Dat staat in het dinsdag verschenen onderzoek ”Prijzen en salarissen” van de Zwitserse zakenbank UBS.
In het onderzoek is gekeken naar de koopkracht en de salarishoogte van bewoners van 71 steden in de hele wereld. De koopkracht werd vastgesteld aan de hand van prijzen van bepaalde artikelen, bruto- en nettoloon en arbeidstijden. Ook werd bekeken hoe duur het leven is in de onderzochte steden en hoe hoog de gemiddelde lonen liggen.
Uit het onderzoek komt naar voren dat de koopkracht in Oost-Europese steden zoals Warschau en Praag sinds 2003 weliswaar is gestegen door hogere lonen, maar toch ver achterblijft bij de lidstaten van het eerste uur. Steden zoals Berlijn en Brussel staan op de achttiende en de negentiende plek en Amsterdam op de zeventiende.
Voor Europeanen zijn grote Amerikaanse steden zoals Miami en New York goedkoper geworden. Dat komt door de daling van de dollarkoers tegenover de euro.
De hoge koers van de Noorse kroon droeg eraan bij dat Oslo nog steeds de duurste stad is. Ook Kopenhagen scoort hoog. De Japanse hoofdstad Tokyo staat op de derde plaats van dure steden. Amsterdam is iets duurder geworden en staat nu op de 20e plaats. De Indiase stad Bombay staat als goedkoopst te boek.
De netto-inkomens liggen in Zwitserse steden als Zürich, Basel, maar ook in Luxemburg het hoogst, omdat daar de belastingen stukken lager zijn. Mensen in Scandinavië dragen een groot deel van hun loon aan de fiscus af en staan daardoor lager op de index. De loonstrookjes vallen het laagst uit in de Pakistaanse stad Karachi. Hier ontvangt de gemiddelde werknemer slechts eenvijfendertigste van het bruttoloon dat iemand in Oslo krijgt. Op deze index neemt onze hoofdstad de veertiende plaats in.

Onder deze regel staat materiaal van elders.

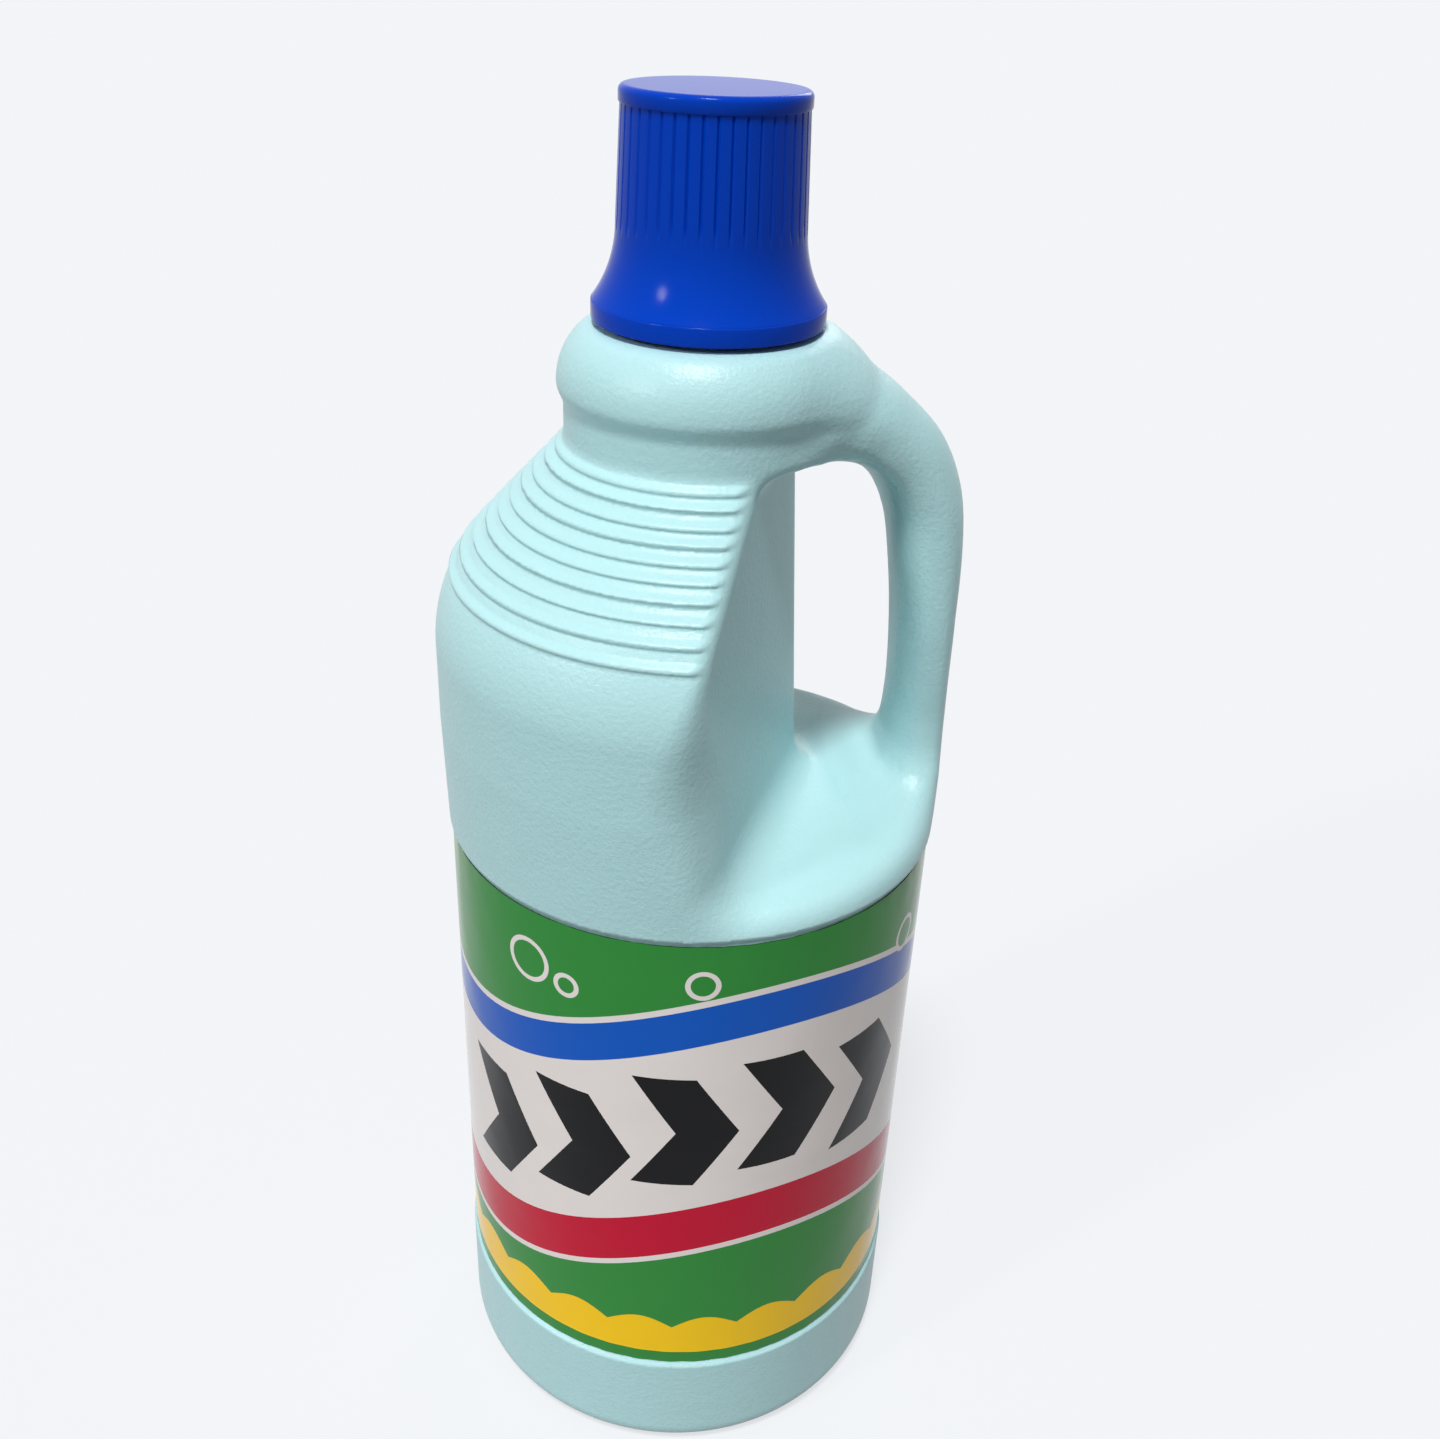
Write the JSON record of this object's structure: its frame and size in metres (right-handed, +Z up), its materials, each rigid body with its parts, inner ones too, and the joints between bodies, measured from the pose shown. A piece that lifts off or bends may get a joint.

Steden met de laagste koopkracht zijn voornamelijk in de Derde Wereld te vinden. De nieuwe hekkensluiter is Nairobi. Inwoners van de Keniase hoofdstad beschikken over minder dan eentiende van de koopkracht van de gemiddelde inwoner van Zürich. Eerder nam de Nigeriaanse hoofdstad Lagos de laatste plek in.